Task prompt — Your task is to output the data exactly as it stands.

Information supplied —

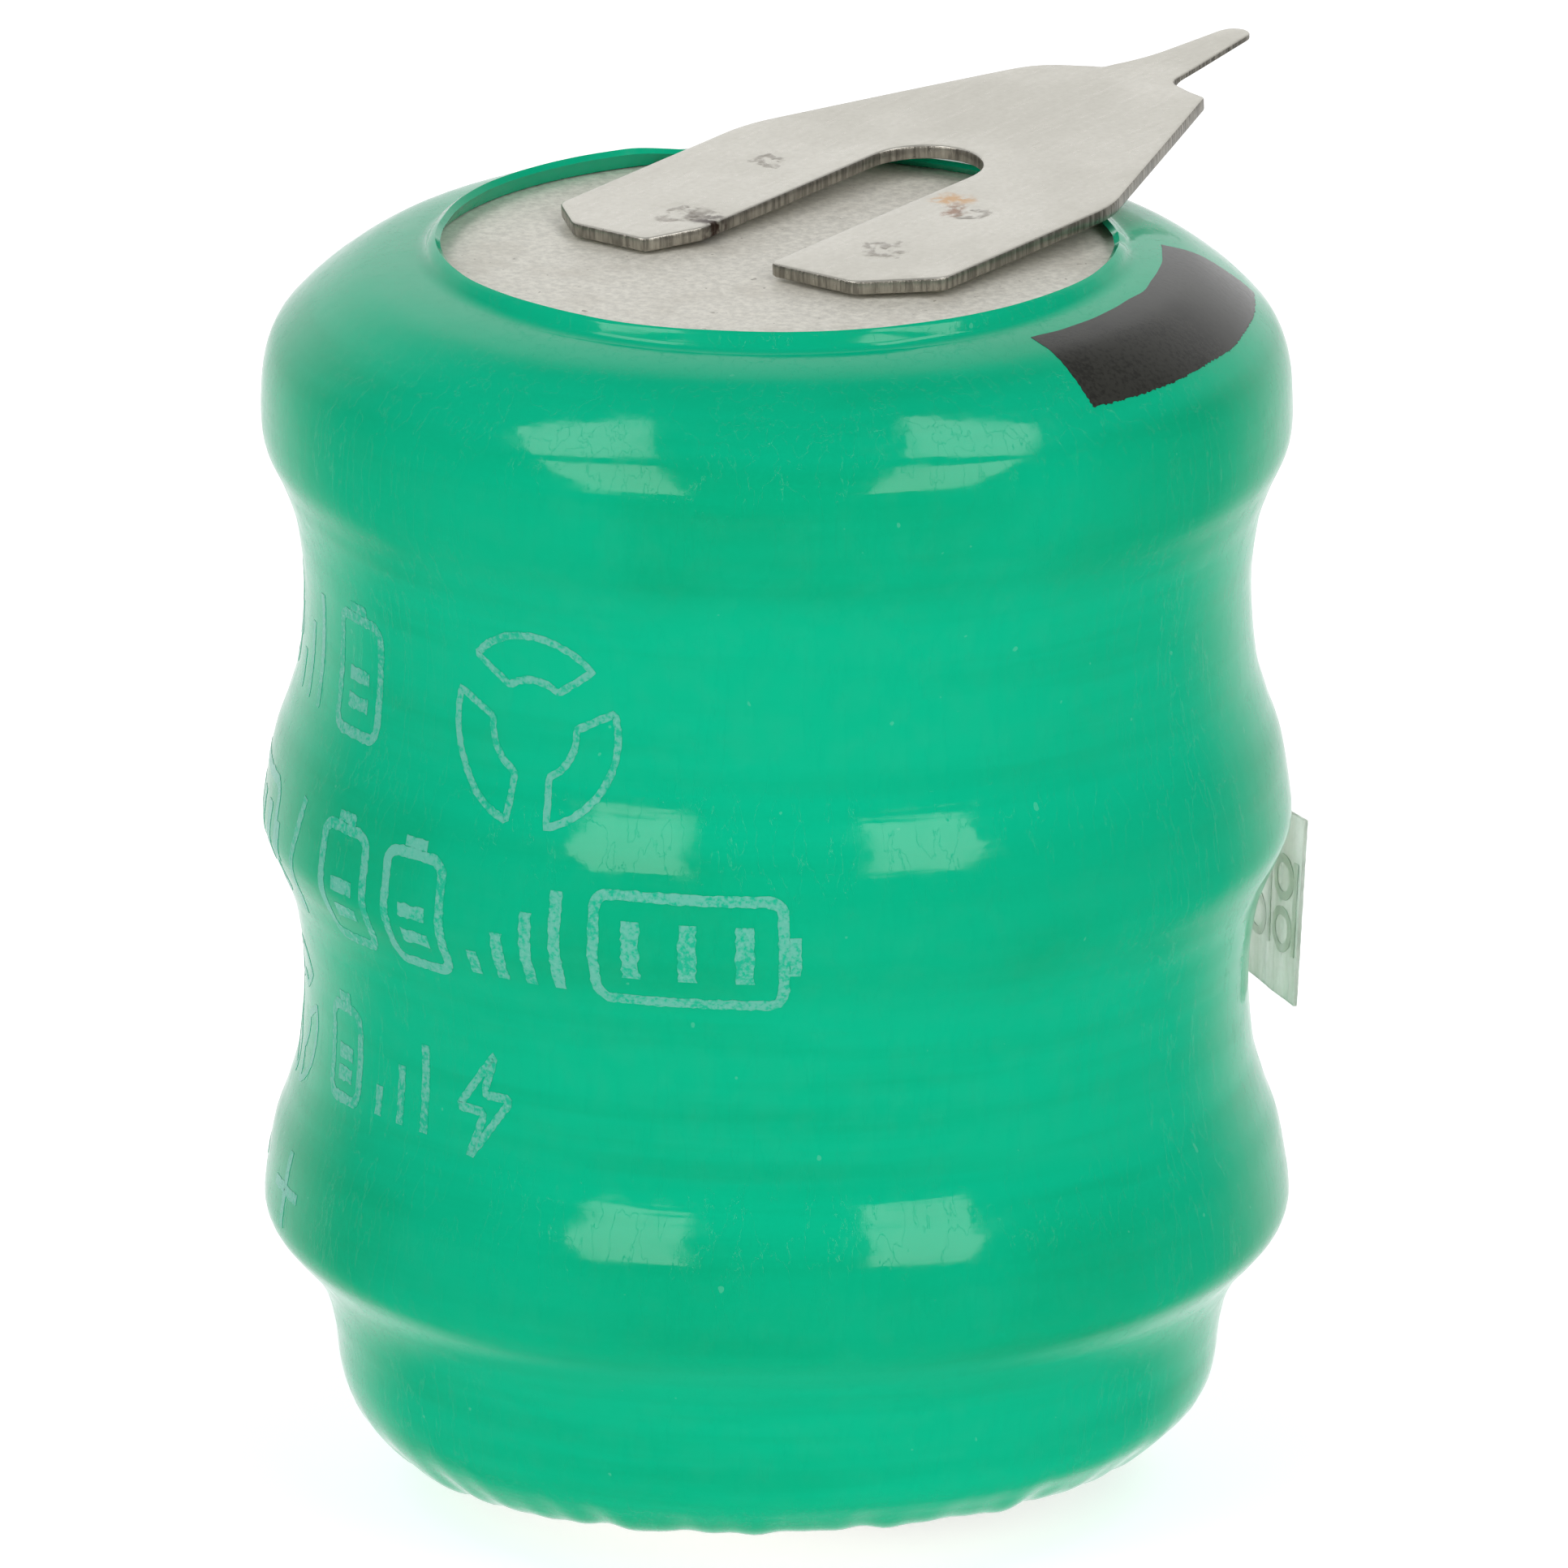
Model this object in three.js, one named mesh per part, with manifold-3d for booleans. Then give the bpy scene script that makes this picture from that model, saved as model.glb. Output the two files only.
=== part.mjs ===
// Stack of three nickel-metal-hydride button cells in one shrink sleeve, with a solder tag
// welded to each end. Millimetres, +Z up. The origin is on the stack's axis at mid-height,
// +Z points to the positive end and +Y is the way the solder tags point.

import * as THREE from 'three';
import { mergeVertices } from 'three/addons/utils/BufferGeometryUtils.js';
import Module from 'manifold-3d';

const wasm = await Module();
wasm.setup();

// ---- driving dimensions ----

// button cell
const CELL_COUNT = 3;
const CELL_HEIGHT = 6.05;
const CAN_RADIUS = 7.75;
const CAN_WALL = 0.3;
const CORNER_WIDTH = 2.25;
const CORNER_DEPTH = 2.1;
const CRIMP_START = 2.55;
const CRIMP_BEND_RADIUS = 7.58;
const CRIMP_BEND_DEPTH = 2.9;
const CRIMP_END_RADIUS = 6.98;
const CRIMP_END_DEPTH = 3.55;
const LID_RADIUS = 6.6;
const LID_WALL = 0.25;
const LID_SKIRT_RADIUS = 7.02;
const LID_SKIRT_TOP = 1.35;
const LID_CORNER = 1.2;
const LID_STEP_TOP = 2.83;
const LID_STEP_BOTTOM = 3.25;
const FIT_GAP = 0.02;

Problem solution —
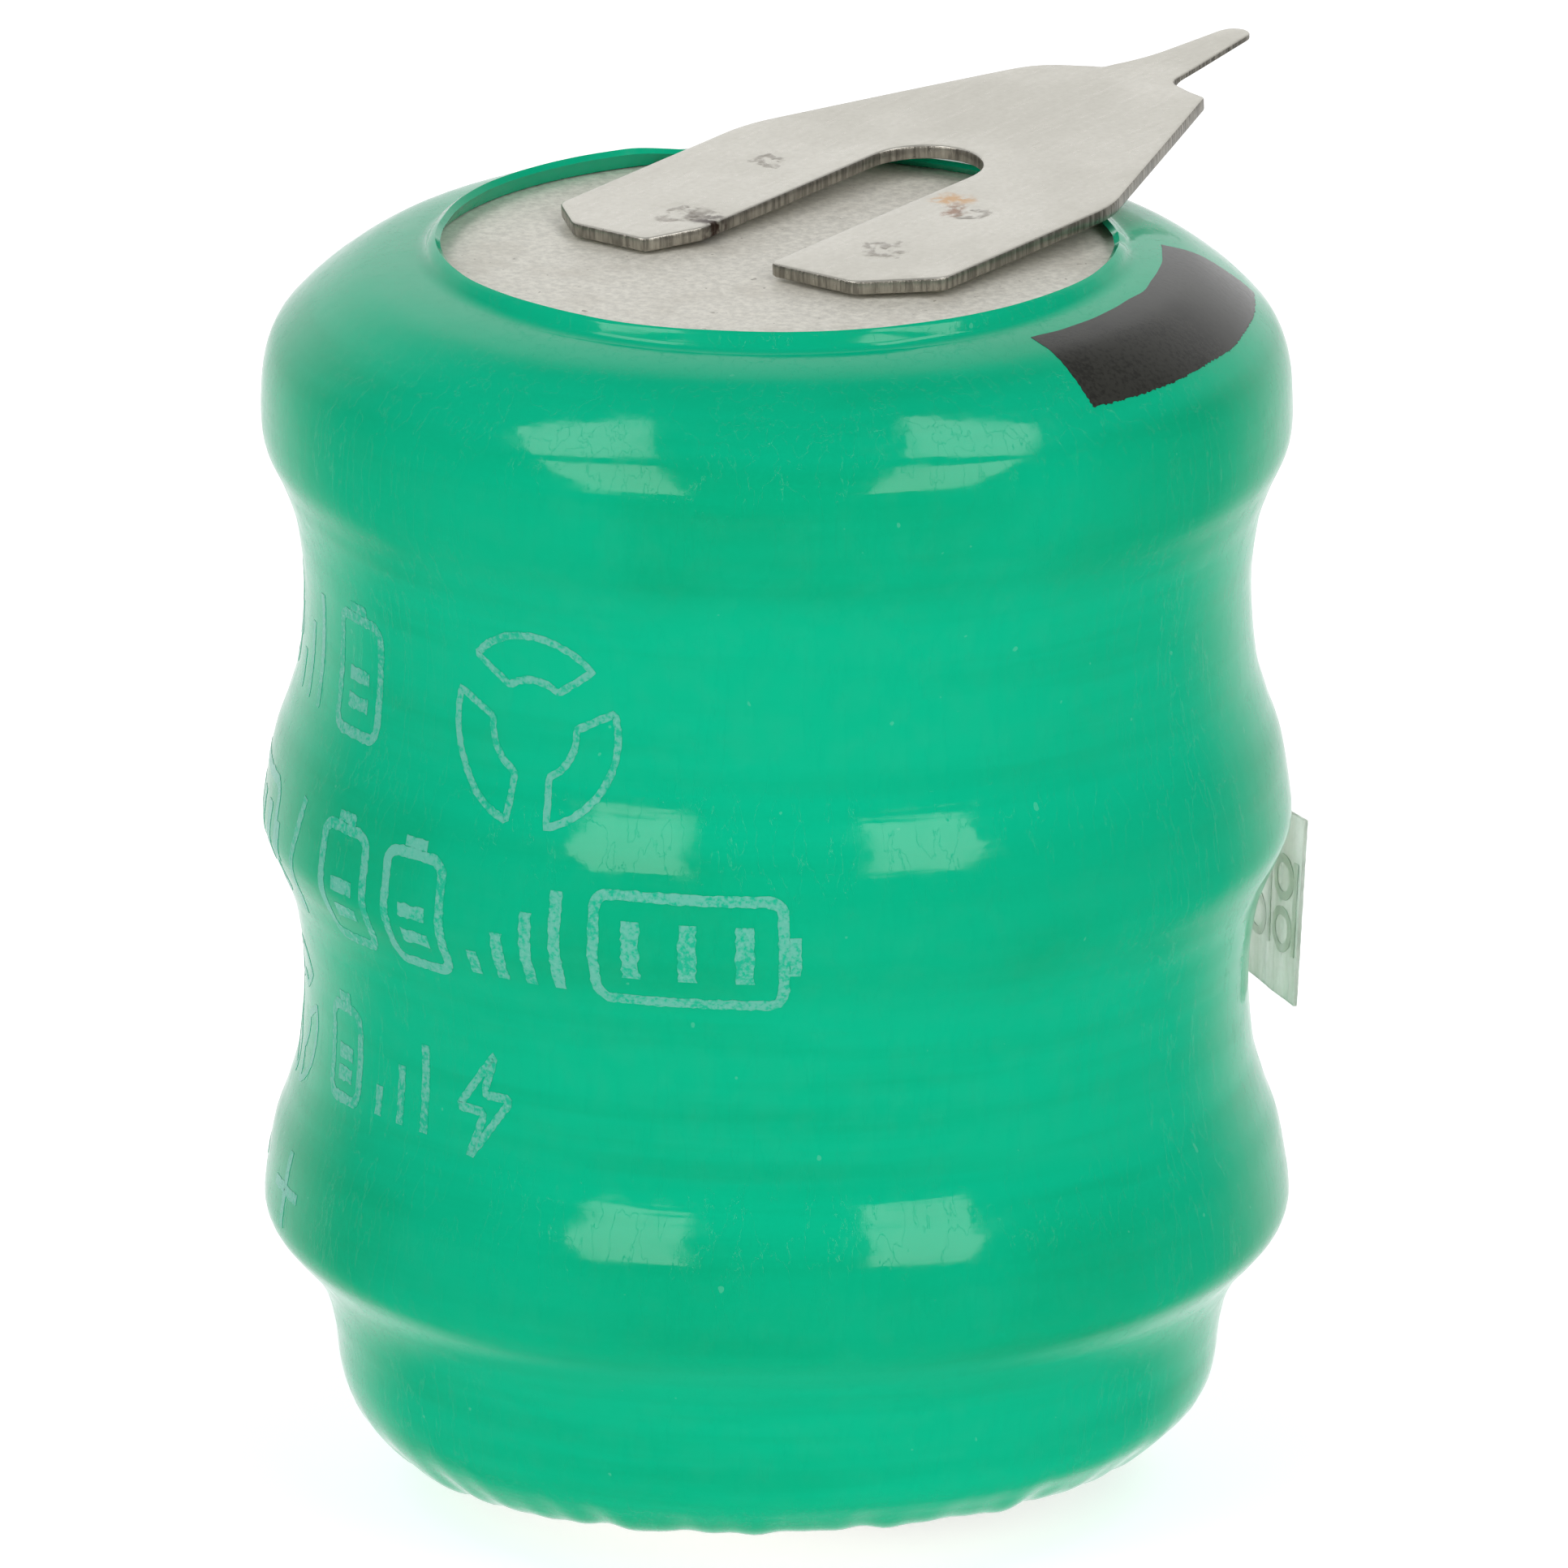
Model this object in three.js, one named mesh per part, with manifold-3d for booleans. Then give the bpy scene script that makes this picture from that model, saved as model.glb. Output the two files only.
=== part.mjs ===
// Stack of three nickel-metal-hydride button cells in one shrink sleeve, with a solder tag
// welded to each end. Millimetres, +Z up. The origin is on the stack's axis at mid-height,
// +Z points to the positive end and +Y is the way the solder tags point.

import * as THREE from 'three';
import { mergeVertices } from 'three/addons/utils/BufferGeometryUtils.js';
import Module from 'manifold-3d';

const wasm = await Module();
wasm.setup();

// ---- driving dimensions ----

// button cell
const CELL_COUNT = 3;
const CELL_HEIGHT = 6.05;
const CAN_RADIUS = 7.75;
const CAN_WALL = 0.3;
const CORNER_WIDTH = 2.25;
const CORNER_DEPTH = 2.1;
const CRIMP_START = 2.55;
const CRIMP_BEND_RADIUS = 7.58;
const CRIMP_BEND_DEPTH = 2.9;
const CRIMP_END_RADIUS = 6.98;
const CRIMP_END_DEPTH = 3.55;
const LID_RADIUS = 6.6;
const LID_WALL = 0.25;
const LID_SKIRT_RADIUS = 7.02;
const LID_SKIRT_TOP = 1.35;
const LID_CORNER = 1.2;
const LID_STEP_TOP = 2.83;
const LID_STEP_BOTTOM = 3.25;
const FIT_GAP = 0.02;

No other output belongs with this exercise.